-- Begin --

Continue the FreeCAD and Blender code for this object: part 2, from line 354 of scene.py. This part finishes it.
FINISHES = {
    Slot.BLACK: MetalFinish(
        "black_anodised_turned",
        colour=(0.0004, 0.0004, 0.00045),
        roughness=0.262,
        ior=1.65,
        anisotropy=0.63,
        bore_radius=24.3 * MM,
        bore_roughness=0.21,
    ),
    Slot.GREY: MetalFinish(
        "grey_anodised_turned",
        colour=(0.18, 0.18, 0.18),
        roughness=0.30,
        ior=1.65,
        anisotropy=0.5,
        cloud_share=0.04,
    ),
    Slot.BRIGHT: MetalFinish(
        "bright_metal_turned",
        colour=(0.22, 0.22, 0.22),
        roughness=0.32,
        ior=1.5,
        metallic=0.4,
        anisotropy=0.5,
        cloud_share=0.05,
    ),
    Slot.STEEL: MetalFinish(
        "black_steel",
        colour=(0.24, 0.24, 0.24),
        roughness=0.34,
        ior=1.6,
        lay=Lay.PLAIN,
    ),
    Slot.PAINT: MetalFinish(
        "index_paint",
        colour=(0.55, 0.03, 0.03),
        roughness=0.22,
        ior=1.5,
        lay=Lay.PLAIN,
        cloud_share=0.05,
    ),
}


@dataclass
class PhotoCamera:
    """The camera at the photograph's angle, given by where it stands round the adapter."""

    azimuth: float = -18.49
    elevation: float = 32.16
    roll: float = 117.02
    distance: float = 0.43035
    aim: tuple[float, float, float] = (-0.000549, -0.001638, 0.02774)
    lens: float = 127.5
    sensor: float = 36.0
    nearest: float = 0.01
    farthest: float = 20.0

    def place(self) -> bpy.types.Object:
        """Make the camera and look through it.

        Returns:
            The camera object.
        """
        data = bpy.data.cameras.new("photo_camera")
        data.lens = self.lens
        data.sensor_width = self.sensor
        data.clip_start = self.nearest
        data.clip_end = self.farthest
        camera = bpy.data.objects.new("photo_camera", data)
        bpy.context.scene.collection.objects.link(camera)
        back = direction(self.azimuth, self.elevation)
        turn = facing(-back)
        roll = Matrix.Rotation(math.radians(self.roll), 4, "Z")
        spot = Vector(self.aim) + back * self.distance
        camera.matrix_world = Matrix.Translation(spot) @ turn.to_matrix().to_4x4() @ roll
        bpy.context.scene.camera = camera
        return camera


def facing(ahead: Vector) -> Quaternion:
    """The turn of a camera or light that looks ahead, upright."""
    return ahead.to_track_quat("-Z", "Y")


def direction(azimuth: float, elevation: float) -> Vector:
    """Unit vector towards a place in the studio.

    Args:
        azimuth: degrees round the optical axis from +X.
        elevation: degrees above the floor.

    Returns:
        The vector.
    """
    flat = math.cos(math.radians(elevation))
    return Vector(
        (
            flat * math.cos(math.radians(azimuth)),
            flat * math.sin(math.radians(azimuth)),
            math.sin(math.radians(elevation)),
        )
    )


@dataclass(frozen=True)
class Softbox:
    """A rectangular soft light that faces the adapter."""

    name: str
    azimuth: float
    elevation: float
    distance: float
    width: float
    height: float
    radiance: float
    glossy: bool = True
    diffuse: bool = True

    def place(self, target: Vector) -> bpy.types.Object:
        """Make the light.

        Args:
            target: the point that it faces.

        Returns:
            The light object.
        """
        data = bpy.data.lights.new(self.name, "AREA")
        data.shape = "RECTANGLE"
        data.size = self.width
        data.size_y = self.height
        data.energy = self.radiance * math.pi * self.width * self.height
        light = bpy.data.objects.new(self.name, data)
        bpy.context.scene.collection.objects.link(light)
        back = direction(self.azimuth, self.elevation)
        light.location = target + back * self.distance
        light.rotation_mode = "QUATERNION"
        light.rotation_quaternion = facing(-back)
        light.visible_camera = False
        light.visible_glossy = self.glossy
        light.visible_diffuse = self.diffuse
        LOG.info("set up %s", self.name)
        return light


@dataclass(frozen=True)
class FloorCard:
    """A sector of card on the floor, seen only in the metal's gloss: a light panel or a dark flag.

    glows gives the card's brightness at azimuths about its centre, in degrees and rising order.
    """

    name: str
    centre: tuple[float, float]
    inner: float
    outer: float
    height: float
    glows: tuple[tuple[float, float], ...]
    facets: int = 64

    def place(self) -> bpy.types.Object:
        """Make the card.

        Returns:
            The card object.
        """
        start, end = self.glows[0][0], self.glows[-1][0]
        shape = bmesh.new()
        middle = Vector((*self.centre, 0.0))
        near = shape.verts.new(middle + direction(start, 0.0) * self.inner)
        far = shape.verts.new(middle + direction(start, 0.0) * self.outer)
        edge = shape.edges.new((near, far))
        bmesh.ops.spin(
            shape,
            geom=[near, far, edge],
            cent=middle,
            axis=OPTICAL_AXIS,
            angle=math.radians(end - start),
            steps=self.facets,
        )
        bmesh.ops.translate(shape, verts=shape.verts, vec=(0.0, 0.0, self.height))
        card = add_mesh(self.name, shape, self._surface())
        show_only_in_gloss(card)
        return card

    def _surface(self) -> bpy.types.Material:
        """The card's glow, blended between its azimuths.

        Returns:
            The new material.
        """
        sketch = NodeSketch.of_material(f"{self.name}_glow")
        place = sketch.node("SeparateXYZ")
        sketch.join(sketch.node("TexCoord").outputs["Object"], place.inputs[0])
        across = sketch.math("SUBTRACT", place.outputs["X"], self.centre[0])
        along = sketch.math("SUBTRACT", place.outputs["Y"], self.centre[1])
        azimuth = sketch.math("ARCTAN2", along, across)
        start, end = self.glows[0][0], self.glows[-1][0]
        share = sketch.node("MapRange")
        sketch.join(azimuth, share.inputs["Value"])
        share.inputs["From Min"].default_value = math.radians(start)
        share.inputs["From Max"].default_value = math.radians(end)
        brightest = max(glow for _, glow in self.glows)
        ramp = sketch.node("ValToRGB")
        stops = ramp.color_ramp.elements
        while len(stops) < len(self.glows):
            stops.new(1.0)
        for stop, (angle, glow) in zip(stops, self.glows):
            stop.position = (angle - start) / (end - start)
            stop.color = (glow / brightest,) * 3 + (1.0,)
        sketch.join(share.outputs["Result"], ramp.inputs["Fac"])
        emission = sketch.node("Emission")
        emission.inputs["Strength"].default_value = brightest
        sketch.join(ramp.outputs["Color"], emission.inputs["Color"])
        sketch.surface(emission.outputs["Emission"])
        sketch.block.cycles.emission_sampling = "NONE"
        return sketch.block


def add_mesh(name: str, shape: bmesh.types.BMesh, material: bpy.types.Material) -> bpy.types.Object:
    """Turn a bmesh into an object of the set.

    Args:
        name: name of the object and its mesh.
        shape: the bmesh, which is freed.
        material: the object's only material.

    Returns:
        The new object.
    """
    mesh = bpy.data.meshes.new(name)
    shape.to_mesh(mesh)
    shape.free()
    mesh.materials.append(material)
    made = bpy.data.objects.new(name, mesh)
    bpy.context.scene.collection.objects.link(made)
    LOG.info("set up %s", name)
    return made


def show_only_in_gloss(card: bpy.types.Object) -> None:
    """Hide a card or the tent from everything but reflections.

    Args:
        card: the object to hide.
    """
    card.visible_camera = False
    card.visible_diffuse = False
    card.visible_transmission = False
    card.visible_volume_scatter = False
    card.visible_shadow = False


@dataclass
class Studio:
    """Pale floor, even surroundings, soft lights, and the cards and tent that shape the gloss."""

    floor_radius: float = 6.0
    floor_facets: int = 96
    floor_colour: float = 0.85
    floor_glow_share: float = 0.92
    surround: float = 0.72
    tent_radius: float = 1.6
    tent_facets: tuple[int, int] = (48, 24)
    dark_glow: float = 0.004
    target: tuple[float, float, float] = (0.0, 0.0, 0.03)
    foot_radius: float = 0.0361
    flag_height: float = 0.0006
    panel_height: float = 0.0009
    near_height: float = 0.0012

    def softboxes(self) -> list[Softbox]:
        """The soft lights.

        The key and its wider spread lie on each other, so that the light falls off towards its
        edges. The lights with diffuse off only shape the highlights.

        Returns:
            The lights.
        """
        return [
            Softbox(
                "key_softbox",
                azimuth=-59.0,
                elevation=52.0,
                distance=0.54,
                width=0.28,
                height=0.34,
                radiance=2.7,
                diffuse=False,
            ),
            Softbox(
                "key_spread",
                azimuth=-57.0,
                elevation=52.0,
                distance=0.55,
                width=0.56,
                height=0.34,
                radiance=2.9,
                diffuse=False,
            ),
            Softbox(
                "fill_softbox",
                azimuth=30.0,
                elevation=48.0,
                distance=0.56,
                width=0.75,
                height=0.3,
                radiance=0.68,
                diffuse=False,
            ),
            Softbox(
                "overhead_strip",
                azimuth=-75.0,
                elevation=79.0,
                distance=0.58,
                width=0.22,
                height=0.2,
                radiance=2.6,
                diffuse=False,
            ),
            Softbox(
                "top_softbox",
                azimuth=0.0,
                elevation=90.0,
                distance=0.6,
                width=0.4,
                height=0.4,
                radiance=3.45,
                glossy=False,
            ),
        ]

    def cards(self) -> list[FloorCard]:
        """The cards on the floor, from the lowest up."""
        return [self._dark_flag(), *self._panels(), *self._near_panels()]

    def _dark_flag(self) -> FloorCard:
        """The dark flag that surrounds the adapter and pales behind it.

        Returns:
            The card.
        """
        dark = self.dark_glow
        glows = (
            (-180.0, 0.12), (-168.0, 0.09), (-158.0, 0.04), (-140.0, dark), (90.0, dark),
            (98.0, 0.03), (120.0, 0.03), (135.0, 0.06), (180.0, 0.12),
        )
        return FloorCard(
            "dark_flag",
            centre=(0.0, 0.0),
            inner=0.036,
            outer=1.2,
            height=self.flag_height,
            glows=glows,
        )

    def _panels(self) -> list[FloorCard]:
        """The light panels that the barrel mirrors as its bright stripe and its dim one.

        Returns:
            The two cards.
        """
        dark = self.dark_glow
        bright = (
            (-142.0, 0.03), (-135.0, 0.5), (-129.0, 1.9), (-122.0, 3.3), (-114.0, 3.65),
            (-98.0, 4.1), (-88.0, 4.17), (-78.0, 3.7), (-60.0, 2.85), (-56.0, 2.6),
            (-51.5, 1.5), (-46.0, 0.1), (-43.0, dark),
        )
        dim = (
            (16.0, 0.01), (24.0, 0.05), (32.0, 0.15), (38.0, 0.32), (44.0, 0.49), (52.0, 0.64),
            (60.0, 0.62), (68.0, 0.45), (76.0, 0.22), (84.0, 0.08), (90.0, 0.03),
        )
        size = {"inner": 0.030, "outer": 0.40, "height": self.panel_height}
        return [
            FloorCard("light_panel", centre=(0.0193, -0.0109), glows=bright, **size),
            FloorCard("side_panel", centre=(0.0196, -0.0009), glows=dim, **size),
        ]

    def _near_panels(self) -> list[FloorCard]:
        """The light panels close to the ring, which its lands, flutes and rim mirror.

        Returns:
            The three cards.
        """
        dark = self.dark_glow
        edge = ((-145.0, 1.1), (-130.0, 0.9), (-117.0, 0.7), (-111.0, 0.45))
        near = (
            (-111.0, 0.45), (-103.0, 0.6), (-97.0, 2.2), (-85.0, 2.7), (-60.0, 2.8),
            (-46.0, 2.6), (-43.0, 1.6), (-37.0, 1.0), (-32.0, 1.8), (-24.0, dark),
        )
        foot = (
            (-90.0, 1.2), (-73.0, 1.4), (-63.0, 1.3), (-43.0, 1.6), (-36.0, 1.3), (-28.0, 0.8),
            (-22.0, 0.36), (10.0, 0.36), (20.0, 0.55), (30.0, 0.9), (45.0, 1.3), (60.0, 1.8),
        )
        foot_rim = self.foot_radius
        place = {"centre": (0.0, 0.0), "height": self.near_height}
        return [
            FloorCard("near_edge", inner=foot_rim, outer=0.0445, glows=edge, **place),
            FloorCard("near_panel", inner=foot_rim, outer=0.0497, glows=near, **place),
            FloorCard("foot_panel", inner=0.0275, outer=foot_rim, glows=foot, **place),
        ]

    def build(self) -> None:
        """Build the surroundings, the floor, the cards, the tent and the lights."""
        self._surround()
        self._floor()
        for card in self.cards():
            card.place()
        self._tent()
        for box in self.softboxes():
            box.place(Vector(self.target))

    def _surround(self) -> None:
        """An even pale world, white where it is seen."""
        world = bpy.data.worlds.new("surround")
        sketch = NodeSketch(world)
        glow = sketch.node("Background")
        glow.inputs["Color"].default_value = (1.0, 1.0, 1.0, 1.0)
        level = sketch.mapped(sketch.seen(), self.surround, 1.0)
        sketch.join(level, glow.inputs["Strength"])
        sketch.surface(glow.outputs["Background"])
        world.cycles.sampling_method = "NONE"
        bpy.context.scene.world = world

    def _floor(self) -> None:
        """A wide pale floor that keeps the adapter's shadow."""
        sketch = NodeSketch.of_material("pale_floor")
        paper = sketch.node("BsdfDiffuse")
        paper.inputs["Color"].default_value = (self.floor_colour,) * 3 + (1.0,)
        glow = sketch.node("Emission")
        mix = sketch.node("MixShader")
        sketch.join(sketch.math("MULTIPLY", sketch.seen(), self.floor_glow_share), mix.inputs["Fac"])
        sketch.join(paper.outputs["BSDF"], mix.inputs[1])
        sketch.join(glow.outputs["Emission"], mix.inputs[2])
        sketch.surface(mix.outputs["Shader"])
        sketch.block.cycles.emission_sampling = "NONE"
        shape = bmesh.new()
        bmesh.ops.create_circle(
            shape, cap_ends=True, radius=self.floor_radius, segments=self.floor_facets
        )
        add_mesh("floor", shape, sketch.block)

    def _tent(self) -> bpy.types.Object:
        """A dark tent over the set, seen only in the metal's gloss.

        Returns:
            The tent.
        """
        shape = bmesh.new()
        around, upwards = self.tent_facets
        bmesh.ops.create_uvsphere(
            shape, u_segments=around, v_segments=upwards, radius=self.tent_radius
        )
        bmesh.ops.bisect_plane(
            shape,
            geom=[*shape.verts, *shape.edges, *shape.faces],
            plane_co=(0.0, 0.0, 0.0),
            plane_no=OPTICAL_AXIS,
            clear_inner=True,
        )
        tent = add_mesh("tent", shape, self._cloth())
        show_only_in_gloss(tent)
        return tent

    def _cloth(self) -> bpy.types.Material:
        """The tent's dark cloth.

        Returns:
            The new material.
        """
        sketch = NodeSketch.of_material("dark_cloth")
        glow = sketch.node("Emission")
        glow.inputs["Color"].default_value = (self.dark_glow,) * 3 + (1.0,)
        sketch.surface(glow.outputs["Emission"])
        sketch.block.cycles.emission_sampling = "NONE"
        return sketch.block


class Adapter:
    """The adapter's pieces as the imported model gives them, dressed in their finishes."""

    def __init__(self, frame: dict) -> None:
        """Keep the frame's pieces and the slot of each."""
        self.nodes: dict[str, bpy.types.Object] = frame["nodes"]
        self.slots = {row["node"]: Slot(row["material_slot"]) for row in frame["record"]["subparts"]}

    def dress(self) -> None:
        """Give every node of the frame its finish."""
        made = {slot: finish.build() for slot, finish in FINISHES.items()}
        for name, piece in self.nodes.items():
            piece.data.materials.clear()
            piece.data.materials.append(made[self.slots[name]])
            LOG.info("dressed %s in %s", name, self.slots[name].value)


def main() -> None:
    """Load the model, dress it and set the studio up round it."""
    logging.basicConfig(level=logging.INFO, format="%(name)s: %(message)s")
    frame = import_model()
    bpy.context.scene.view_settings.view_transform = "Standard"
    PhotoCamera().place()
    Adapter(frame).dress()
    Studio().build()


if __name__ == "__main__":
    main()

-- End --

> WORK TO DO: Print from the first line through the line that contains "look through it.", please, including both, and leave out every line outside that stretch.

> RESPONSE TO THIS EXERCISE:
Continue the FreeCAD and Blender code for this object: part 2, from line 354 of scene.py. This part finishes it.
FINISHES = {
    Slot.BLACK: MetalFinish(
        "black_anodised_turned",
        colour=(0.0004, 0.0004, 0.00045),
        roughness=0.262,
        ior=1.65,
        anisotropy=0.63,
        bore_radius=24.3 * MM,
        bore_roughness=0.21,
    ),
    Slot.GREY: MetalFinish(
        "grey_anodised_turned",
        colour=(0.18, 0.18, 0.18),
        roughness=0.30,
        ior=1.65,
        anisotropy=0.5,
        cloud_share=0.04,
    ),
    Slot.BRIGHT: MetalFinish(
        "bright_metal_turned",
        colour=(0.22, 0.22, 0.22),
        roughness=0.32,
        ior=1.5,
        metallic=0.4,
        anisotropy=0.5,
        cloud_share=0.05,
    ),
    Slot.STEEL: MetalFinish(
        "black_steel",
        colour=(0.24, 0.24, 0.24),
        roughness=0.34,
        ior=1.6,
        lay=Lay.PLAIN,
    ),
    Slot.PAINT: MetalFinish(
        "index_paint",
        colour=(0.55, 0.03, 0.03),
        roughness=0.22,
        ior=1.5,
        lay=Lay.PLAIN,
        cloud_share=0.05,
    ),
}


@dataclass
class PhotoCamera:
    """The camera at the photograph's angle, given by where it stands round the adapter."""

    azimuth: float = -18.49
    elevation: float = 32.16
    roll: float = 117.02
    distance: float = 0.43035
    aim: tuple[float, float, float] = (-0.000549, -0.001638, 0.02774)
    lens: float = 127.5
    sensor: float = 36.0
    nearest: float = 0.01
    farthest: float = 20.0

    def place(self) -> bpy.types.Object:
        """Make the camera and look through it.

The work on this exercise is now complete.